[GIVEN INFORMATION]
================================
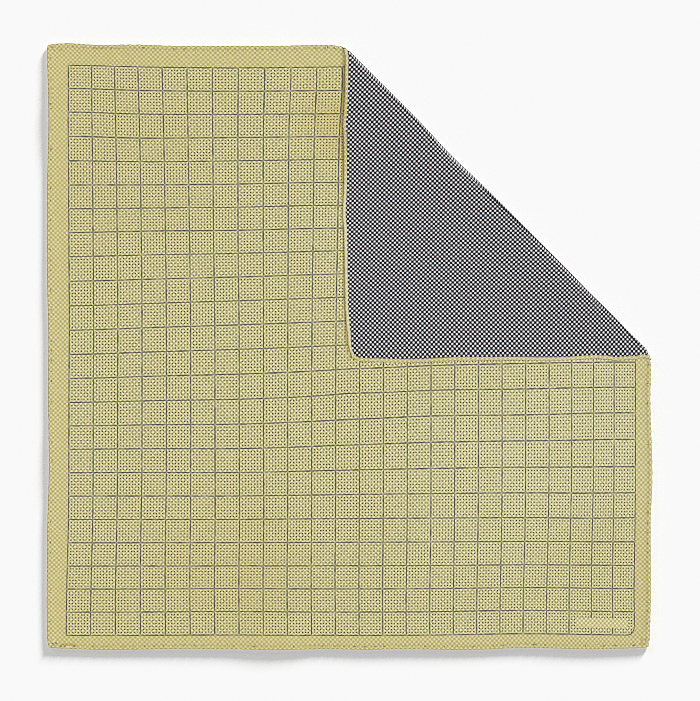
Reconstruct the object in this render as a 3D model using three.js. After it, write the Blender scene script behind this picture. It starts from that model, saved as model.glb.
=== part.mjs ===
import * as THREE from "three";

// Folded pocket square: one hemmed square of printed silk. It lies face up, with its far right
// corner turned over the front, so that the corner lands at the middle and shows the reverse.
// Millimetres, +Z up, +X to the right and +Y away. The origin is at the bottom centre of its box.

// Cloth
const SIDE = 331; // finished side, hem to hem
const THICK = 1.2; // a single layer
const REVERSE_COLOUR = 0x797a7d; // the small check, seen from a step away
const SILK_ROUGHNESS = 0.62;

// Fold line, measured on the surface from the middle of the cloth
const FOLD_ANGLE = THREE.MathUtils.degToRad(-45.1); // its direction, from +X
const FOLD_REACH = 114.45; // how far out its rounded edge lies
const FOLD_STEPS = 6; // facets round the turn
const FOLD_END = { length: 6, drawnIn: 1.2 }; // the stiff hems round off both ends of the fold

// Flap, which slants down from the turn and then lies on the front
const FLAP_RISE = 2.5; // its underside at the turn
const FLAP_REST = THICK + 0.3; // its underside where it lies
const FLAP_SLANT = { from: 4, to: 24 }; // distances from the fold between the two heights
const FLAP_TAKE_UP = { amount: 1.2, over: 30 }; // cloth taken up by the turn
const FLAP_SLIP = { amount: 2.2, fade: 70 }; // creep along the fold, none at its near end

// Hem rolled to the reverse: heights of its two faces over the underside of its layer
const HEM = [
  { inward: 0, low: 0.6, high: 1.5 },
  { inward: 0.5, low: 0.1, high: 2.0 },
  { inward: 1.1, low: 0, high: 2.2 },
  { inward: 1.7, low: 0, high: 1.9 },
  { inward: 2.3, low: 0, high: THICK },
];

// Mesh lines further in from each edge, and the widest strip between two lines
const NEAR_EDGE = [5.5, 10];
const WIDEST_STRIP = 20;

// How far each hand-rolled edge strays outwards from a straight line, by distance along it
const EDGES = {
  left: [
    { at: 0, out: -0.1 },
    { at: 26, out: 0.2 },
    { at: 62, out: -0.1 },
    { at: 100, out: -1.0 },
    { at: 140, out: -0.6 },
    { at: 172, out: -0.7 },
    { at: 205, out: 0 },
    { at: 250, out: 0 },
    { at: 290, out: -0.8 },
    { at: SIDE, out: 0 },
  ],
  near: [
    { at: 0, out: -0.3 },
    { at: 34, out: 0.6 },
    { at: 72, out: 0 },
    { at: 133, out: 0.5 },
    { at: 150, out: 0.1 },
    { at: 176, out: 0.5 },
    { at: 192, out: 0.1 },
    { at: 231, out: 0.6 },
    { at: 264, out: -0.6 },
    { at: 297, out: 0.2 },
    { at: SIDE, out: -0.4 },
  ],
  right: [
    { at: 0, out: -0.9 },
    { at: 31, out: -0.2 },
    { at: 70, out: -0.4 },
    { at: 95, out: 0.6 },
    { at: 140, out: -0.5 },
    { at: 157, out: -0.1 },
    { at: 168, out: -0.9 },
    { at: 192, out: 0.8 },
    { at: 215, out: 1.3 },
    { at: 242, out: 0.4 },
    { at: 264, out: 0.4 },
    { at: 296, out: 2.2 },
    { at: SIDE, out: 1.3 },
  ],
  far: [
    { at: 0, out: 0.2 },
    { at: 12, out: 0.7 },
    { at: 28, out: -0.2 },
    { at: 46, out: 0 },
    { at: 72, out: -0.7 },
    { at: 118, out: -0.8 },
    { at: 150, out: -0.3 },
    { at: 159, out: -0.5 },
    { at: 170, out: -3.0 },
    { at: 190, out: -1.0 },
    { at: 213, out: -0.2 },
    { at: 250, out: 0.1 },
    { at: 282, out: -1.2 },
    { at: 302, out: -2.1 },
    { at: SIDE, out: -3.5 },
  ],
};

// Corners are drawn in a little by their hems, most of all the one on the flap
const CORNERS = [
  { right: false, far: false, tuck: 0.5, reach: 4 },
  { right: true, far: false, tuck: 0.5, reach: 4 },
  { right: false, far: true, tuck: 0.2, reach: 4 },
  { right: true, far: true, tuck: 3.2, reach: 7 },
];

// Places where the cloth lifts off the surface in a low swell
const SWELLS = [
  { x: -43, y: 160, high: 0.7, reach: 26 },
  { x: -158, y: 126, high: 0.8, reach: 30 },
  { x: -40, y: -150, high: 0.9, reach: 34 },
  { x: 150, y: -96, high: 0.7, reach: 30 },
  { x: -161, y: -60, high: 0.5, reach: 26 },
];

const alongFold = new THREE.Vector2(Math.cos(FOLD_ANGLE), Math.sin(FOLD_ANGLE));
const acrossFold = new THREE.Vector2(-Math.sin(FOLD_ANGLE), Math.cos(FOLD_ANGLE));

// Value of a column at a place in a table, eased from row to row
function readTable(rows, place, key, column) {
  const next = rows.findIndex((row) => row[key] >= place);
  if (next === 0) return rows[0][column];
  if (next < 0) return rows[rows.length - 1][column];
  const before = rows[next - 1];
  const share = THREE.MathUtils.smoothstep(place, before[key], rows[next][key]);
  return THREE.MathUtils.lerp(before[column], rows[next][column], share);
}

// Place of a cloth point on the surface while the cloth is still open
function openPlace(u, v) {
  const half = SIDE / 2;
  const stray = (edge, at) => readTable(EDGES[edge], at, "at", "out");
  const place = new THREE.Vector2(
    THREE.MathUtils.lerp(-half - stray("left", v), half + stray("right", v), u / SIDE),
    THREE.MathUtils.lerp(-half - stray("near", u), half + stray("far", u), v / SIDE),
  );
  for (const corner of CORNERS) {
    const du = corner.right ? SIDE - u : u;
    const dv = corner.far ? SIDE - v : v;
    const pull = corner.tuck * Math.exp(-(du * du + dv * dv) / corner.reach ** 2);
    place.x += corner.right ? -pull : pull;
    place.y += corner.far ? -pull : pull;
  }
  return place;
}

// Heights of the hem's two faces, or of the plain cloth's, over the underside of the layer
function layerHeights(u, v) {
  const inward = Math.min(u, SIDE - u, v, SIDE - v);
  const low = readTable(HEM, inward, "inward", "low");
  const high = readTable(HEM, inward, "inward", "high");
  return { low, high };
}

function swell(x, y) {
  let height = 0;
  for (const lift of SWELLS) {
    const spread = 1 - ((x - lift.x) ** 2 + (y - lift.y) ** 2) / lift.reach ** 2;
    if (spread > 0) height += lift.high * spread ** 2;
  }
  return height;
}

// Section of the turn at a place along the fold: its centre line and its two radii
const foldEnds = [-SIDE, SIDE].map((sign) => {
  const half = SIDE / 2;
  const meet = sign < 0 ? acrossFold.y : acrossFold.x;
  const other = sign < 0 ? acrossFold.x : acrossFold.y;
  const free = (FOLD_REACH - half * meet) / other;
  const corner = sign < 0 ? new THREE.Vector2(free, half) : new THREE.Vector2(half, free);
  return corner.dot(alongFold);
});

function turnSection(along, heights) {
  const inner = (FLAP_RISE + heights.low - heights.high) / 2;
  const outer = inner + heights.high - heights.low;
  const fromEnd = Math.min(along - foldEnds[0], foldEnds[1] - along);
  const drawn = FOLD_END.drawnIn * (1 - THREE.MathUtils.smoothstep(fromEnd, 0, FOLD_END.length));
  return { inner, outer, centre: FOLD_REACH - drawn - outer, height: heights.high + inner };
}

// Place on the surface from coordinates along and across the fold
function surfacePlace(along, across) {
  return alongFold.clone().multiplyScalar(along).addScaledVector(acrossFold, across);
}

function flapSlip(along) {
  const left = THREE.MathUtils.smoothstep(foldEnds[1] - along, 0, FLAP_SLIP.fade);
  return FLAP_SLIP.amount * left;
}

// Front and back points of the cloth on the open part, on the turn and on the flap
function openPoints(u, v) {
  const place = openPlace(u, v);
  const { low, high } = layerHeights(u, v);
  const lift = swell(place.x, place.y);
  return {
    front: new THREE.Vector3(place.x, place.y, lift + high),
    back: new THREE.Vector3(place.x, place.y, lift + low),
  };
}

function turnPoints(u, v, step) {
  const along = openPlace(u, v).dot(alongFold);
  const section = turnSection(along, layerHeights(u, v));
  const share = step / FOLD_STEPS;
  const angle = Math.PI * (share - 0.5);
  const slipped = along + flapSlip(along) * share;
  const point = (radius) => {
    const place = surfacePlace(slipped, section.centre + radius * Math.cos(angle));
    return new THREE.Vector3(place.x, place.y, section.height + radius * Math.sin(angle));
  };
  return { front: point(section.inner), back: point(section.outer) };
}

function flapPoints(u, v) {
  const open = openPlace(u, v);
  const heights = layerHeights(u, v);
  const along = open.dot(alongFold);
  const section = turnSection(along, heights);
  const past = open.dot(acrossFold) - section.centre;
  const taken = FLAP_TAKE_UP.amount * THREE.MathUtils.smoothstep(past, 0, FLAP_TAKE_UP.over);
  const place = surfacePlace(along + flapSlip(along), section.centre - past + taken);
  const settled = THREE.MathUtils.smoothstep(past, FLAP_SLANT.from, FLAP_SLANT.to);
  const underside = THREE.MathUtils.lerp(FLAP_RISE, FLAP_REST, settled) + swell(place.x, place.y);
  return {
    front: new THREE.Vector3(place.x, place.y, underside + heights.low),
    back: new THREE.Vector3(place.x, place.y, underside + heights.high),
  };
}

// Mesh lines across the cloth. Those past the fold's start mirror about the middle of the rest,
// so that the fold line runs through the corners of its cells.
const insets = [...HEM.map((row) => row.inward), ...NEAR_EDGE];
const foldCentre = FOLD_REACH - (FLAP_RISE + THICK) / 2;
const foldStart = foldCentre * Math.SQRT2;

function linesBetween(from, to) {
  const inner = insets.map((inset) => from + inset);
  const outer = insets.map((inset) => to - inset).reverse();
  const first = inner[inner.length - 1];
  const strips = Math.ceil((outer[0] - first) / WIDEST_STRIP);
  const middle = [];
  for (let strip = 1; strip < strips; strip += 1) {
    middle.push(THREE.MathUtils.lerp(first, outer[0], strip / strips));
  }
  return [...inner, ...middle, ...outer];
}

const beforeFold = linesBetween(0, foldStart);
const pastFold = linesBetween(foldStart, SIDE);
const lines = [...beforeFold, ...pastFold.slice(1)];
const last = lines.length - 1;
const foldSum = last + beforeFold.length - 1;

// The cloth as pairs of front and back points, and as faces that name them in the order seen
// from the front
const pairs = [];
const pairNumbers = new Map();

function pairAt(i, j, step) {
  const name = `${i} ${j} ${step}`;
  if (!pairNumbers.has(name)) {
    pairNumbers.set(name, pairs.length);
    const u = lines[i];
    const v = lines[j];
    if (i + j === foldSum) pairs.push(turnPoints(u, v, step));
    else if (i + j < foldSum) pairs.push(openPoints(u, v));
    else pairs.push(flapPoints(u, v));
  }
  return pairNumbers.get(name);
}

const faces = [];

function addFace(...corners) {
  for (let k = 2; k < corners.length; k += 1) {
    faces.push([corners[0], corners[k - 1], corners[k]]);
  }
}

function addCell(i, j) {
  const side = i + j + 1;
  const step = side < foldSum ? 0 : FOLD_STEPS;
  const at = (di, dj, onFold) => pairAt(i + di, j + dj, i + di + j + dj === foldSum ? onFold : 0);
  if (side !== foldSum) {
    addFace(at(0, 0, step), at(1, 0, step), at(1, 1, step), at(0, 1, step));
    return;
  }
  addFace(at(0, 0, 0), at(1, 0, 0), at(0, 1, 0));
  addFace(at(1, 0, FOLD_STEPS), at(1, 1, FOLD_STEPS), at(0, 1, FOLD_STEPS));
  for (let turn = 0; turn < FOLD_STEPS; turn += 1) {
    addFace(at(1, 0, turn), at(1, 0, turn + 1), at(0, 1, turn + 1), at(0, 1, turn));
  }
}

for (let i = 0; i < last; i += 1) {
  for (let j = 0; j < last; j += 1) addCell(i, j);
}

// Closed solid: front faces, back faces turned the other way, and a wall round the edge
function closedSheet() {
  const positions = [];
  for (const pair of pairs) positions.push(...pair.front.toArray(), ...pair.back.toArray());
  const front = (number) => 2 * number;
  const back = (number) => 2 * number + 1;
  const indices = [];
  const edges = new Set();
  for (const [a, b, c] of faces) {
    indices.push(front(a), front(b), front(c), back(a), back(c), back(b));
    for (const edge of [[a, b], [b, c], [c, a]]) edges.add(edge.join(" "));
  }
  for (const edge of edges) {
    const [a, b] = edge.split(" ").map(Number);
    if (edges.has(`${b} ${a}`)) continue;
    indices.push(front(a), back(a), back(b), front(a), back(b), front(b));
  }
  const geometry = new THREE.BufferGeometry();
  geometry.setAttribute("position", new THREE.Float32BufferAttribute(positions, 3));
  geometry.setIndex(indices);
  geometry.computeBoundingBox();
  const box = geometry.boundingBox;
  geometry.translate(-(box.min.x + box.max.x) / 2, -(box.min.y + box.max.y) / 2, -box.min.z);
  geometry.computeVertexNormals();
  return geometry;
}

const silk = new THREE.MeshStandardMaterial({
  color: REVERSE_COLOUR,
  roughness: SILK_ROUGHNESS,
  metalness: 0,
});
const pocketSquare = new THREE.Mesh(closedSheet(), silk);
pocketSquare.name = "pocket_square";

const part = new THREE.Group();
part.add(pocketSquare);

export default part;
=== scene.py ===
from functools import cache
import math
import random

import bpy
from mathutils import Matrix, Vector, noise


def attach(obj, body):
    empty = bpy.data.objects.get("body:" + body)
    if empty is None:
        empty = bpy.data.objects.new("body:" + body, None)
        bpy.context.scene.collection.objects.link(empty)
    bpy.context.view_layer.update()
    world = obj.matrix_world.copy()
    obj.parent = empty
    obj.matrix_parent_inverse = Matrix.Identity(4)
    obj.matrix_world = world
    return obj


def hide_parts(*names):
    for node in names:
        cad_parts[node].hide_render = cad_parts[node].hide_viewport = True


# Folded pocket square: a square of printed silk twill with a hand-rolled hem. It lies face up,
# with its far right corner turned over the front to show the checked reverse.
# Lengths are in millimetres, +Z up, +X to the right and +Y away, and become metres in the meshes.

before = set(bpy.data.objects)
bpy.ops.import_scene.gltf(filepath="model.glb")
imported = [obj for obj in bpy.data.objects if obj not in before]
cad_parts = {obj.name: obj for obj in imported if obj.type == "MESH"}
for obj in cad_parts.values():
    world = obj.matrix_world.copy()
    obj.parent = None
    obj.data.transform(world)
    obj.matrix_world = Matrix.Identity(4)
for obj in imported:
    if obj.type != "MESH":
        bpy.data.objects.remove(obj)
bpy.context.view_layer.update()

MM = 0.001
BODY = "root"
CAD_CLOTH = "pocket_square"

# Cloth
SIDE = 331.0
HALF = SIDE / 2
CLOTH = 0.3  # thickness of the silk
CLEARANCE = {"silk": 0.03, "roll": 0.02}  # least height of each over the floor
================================
[YOUR INSTRUCTIONS] Take the line with "imported = [obj" and all lines after it to the last line, and reproduce them exactly.

[EXPECTED ANSWER]
imported = [obj for obj in bpy.data.objects if obj not in before]
cad_parts = {obj.name: obj for obj in imported if obj.type == "MESH"}
for obj in cad_parts.values():
    world = obj.matrix_world.copy()
    obj.parent = None
    obj.data.transform(world)
    obj.matrix_world = Matrix.Identity(4)
for obj in imported:
    if obj.type != "MESH":
        bpy.data.objects.remove(obj)
bpy.context.view_layer.update()

MM = 0.001
BODY = "root"
CAD_CLOTH = "pocket_square"

# Cloth
SIDE = 331.0
HALF = SIDE / 2
CLOTH = 0.3  # thickness of the silk
CLEARANCE = {"silk": 0.03, "roll": 0.02}  # least height of each over the floor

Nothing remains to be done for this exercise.